> **YOUR OBJECTIVE**: Please repeat all of the lines that follow, exactly as written.

Records that describe objects:
####

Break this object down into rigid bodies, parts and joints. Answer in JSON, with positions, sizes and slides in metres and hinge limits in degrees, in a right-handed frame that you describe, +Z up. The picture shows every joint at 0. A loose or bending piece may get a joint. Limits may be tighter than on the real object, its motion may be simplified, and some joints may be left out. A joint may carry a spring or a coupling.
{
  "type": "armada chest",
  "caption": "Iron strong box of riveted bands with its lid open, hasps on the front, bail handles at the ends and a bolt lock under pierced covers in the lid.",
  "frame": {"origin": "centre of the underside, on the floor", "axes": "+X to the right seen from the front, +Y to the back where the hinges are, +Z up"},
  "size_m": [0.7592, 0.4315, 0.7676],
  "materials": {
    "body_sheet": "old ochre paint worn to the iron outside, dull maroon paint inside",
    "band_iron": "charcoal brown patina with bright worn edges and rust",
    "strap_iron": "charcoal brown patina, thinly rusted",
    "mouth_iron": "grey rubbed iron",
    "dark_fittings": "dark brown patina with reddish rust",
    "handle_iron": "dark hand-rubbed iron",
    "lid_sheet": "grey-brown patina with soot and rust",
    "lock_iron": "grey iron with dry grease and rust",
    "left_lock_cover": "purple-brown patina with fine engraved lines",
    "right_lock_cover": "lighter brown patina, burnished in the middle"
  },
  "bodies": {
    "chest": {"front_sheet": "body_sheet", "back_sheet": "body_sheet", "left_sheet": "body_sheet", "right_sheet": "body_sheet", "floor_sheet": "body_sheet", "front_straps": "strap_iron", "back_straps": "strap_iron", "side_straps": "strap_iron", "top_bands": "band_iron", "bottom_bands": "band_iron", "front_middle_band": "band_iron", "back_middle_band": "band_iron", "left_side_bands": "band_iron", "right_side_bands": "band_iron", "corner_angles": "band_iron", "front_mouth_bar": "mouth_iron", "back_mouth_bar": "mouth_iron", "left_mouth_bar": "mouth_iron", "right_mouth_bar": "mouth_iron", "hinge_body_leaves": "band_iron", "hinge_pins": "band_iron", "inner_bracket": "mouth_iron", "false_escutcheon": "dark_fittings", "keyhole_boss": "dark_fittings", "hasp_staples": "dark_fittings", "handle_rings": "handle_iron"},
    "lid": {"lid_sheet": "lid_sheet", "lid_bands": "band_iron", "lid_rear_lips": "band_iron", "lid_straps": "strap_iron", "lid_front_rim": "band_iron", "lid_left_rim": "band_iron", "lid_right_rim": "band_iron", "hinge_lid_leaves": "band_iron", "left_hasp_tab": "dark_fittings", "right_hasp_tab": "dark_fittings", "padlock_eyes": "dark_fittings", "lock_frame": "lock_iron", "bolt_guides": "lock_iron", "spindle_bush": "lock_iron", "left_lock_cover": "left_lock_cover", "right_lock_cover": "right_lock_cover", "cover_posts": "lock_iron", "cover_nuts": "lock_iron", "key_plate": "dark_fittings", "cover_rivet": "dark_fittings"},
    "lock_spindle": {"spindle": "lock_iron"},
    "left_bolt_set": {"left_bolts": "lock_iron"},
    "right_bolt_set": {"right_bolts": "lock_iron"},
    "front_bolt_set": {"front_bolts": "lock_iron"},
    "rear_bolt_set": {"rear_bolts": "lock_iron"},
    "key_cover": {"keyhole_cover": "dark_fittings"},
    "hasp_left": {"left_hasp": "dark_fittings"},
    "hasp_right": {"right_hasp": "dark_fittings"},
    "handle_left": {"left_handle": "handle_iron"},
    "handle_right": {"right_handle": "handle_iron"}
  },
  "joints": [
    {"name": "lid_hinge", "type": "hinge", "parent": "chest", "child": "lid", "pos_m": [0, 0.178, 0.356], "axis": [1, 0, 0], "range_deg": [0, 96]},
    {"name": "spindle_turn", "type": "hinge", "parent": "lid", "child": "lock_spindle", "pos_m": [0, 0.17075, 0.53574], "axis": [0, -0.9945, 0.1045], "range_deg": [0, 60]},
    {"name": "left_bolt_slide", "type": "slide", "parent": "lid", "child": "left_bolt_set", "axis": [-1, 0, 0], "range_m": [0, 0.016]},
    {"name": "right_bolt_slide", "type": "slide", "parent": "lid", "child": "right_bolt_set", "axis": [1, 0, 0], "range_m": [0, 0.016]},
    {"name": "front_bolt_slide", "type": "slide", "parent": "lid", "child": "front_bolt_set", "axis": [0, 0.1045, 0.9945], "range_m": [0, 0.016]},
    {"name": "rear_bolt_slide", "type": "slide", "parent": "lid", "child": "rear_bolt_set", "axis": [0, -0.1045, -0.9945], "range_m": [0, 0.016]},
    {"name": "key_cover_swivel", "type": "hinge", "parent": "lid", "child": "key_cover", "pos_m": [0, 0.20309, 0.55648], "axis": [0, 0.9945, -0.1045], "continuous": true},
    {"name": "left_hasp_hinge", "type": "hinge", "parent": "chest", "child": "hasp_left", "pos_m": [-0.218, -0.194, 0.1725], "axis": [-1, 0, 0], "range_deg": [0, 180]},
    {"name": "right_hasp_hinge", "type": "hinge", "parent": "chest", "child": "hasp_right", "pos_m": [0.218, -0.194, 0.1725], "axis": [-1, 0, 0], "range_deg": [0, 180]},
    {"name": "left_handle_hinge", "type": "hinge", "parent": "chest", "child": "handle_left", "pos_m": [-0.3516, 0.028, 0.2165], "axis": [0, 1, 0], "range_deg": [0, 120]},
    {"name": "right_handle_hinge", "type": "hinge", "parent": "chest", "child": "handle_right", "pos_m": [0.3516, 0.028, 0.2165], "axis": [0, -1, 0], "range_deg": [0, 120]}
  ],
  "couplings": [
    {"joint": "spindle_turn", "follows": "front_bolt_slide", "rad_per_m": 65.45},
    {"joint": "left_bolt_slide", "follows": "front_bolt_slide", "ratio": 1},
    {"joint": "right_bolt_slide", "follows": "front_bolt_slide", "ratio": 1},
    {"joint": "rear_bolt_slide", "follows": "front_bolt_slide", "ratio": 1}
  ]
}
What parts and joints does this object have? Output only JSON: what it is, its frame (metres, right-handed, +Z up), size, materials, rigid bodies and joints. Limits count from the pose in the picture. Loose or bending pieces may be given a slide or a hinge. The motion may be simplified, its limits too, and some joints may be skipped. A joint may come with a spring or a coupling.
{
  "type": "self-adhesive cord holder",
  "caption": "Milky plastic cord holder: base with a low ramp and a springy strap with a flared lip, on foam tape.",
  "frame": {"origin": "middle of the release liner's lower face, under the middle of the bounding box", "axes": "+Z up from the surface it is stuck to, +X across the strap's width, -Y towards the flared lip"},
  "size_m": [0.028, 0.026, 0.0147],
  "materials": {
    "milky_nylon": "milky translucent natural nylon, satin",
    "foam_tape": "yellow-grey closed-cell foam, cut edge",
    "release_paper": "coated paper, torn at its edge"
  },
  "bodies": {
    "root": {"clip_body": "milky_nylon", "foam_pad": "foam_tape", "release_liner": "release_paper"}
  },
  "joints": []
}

####

> **EXPECTED OUTPUT**:
Break this object down into rigid bodies, parts and joints. Answer in JSON, with positions, sizes and slides in metres and hinge limits in degrees, in a right-handed frame that you describe, +Z up. The picture shows every joint at 0. A loose or bending piece may get a joint. Limits may be tighter than on the real object, its motion may be simplified, and some joints may be left out. A joint may carry a spring or a coupling.
{
  "type": "armada chest",
  "caption": "Iron strong box of riveted bands with its lid open, hasps on the front, bail handles at the ends and a bolt lock under pierced covers in the lid.",
  "frame": {"origin": "centre of the underside, on the floor", "axes": "+X to the right seen from the front, +Y to the back where the hinges are, +Z up"},
  "size_m": [0.7592, 0.4315, 0.7676],
  "materials": {
    "body_sheet": "old ochre paint worn to the iron outside, dull maroon paint inside",
    "band_iron": "charcoal brown patina with bright worn edges and rust",
    "strap_iron": "charcoal brown patina, thinly rusted",
    "mouth_iron": "grey rubbed iron",
    "dark_fittings": "dark brown patina with reddish rust",
    "handle_iron": "dark hand-rubbed iron",
    "lid_sheet": "grey-brown patina with soot and rust",
    "lock_iron": "grey iron with dry grease and rust",
    "left_lock_cover": "purple-brown patina with fine engraved lines",
    "right_lock_cover": "lighter brown patina, burnished in the middle"
  },
  "bodies": {
    "chest": {"front_sheet": "body_sheet", "back_sheet": "body_sheet", "left_sheet": "body_sheet", "right_sheet": "body_sheet", "floor_sheet": "body_sheet", "front_straps": "strap_iron", "back_straps": "strap_iron", "side_straps": "strap_iron", "top_bands": "band_iron", "bottom_bands": "band_iron", "front_middle_band": "band_iron", "back_middle_band": "band_iron", "left_side_bands": "band_iron", "right_side_bands": "band_iron", "corner_angles": "band_iron", "front_mouth_bar": "mouth_iron", "back_mouth_bar": "mouth_iron", "left_mouth_bar": "mouth_iron", "right_mouth_bar": "mouth_iron", "hinge_body_leaves": "band_iron", "hinge_pins": "band_iron", "inner_bracket": "mouth_iron", "false_escutcheon": "dark_fittings", "keyhole_boss": "dark_fittings", "hasp_staples": "dark_fittings", "handle_rings": "handle_iron"},
    "lid": {"lid_sheet": "lid_sheet", "lid_bands": "band_iron", "lid_rear_lips": "band_iron", "lid_straps": "strap_iron", "lid_front_rim": "band_iron", "lid_left_rim": "band_iron", "lid_right_rim": "band_iron", "hinge_lid_leaves": "band_iron", "left_hasp_tab": "dark_fittings", "right_hasp_tab": "dark_fittings", "padlock_eyes": "dark_fittings", "lock_frame": "lock_iron", "bolt_guides": "lock_iron", "spindle_bush": "lock_iron", "left_lock_cover": "left_lock_cover", "right_lock_cover": "right_lock_cover", "cover_posts": "lock_iron", "cover_nuts": "lock_iron", "key_plate": "dark_fittings", "cover_rivet": "dark_fittings"},
    "lock_spindle": {"spindle": "lock_iron"},
    "left_bolt_set": {"left_bolts": "lock_iron"},
    "right_bolt_set": {"right_bolts": "lock_iron"},
    "front_bolt_set": {"front_bolts": "lock_iron"},
    "rear_bolt_set": {"rear_bolts": "lock_iron"},
    "key_cover": {"keyhole_cover": "dark_fittings"},
    "hasp_left": {"left_hasp": "dark_fittings"},
    "hasp_right": {"right_hasp": "dark_fittings"},
    "handle_left": {"left_handle": "handle_iron"},
    "handle_right": {"right_handle": "handle_iron"}
  },
  "joints": [
    {"name": "lid_hinge", "type": "hinge", "parent": "chest", "child": "lid", "pos_m": [0, 0.178, 0.356], "axis": [1, 0, 0], "range_deg": [0, 96]},
    {"name": "spindle_turn", "type": "hinge", "parent": "lid", "child": "lock_spindle", "pos_m": [0, 0.17075, 0.53574], "axis": [0, -0.9945, 0.1045], "range_deg": [0, 60]},
    {"name": "left_bolt_slide", "type": "slide", "parent": "lid", "child": "left_bolt_set", "axis": [-1, 0, 0], "range_m": [0, 0.016]},
    {"name": "right_bolt_slide", "type": "slide", "parent": "lid", "child": "right_bolt_set", "axis": [1, 0, 0], "range_m": [0, 0.016]},
    {"name": "front_bolt_slide", "type": "slide", "parent": "lid", "child": "front_bolt_set", "axis": [0, 0.1045, 0.9945], "range_m": [0, 0.016]},
    {"name": "rear_bolt_slide", "type": "slide", "parent": "lid", "child": "rear_bolt_set", "axis": [0, -0.1045, -0.9945], "range_m": [0, 0.016]},
    {"name": "key_cover_swivel", "type": "hinge", "parent": "lid", "child": "key_cover", "pos_m": [0, 0.20309, 0.55648], "axis": [0, 0.9945, -0.1045], "continuous": true},
    {"name": "left_hasp_hinge", "type": "hinge", "parent": "chest", "child": "hasp_left", "pos_m": [-0.218, -0.194, 0.1725], "axis": [-1, 0, 0], "range_deg": [0, 180]},
    {"name": "right_hasp_hinge", "type": "hinge", "parent": "chest", "child": "hasp_right", "pos_m": [0.218, -0.194, 0.1725], "axis": [-1, 0, 0], "range_deg": [0, 180]},
    {"name": "left_handle_hinge", "type": "hinge", "parent": "chest", "child": "handle_left", "pos_m": [-0.3516, 0.028, 0.2165], "axis": [0, 1, 0], "range_deg": [0, 120]},
    {"name": "right_handle_hinge", "type": "hinge", "parent": "chest", "child": "handle_right", "pos_m": [0.3516, 0.028, 0.2165], "axis": [0, -1, 0], "range_deg": [0, 120]}
  ],
  "couplings": [
    {"joint": "spindle_turn", "follows": "front_bolt_slide", "rad_per_m": 65.45},
    {"joint": "left_bolt_slide", "follows": "front_bolt_slide", "ratio": 1},
    {"joint": "right_bolt_slide", "follows": "front_bolt_slide", "ratio": 1},
    {"joint": "rear_bolt_slide", "follows": "front_bolt_slide", "ratio": 1}
  ]
}
What parts and joints does this object have? Output only JSON: what it is, its frame (metres, right-handed, +Z up), size, materials, rigid bodies and joints. Limits count from the pose in the picture. Loose or bending pieces may be given a slide or a hinge. The motion may be simplified, its limits too, and some joints may be skipped. A joint may come with a spring or a coupling.
{
  "type": "self-adhesive cord holder",
  "caption": "Milky plastic cord holder: base with a low ramp and a springy strap with a flared lip, on foam tape.",
  "frame": {"origin": "middle of the release liner's lower face, under the middle of the bounding box", "axes": "+Z up from the surface it is stuck to, +X across the strap's width, -Y towards the flared lip"},
  "size_m": [0.028, 0.026, 0.0147],
  "materials": {
    "milky_nylon": "milky translucent natural nylon, satin",
    "foam_tape": "yellow-grey closed-cell foam, cut edge",
    "release_paper": "coated paper, torn at its edge"
  },
  "bodies": {
    "root": {"clip_body": "milky_nylon", "foam_pad": "foam_tape", "release_liner": "release_paper"}
  },
  "joints": []
}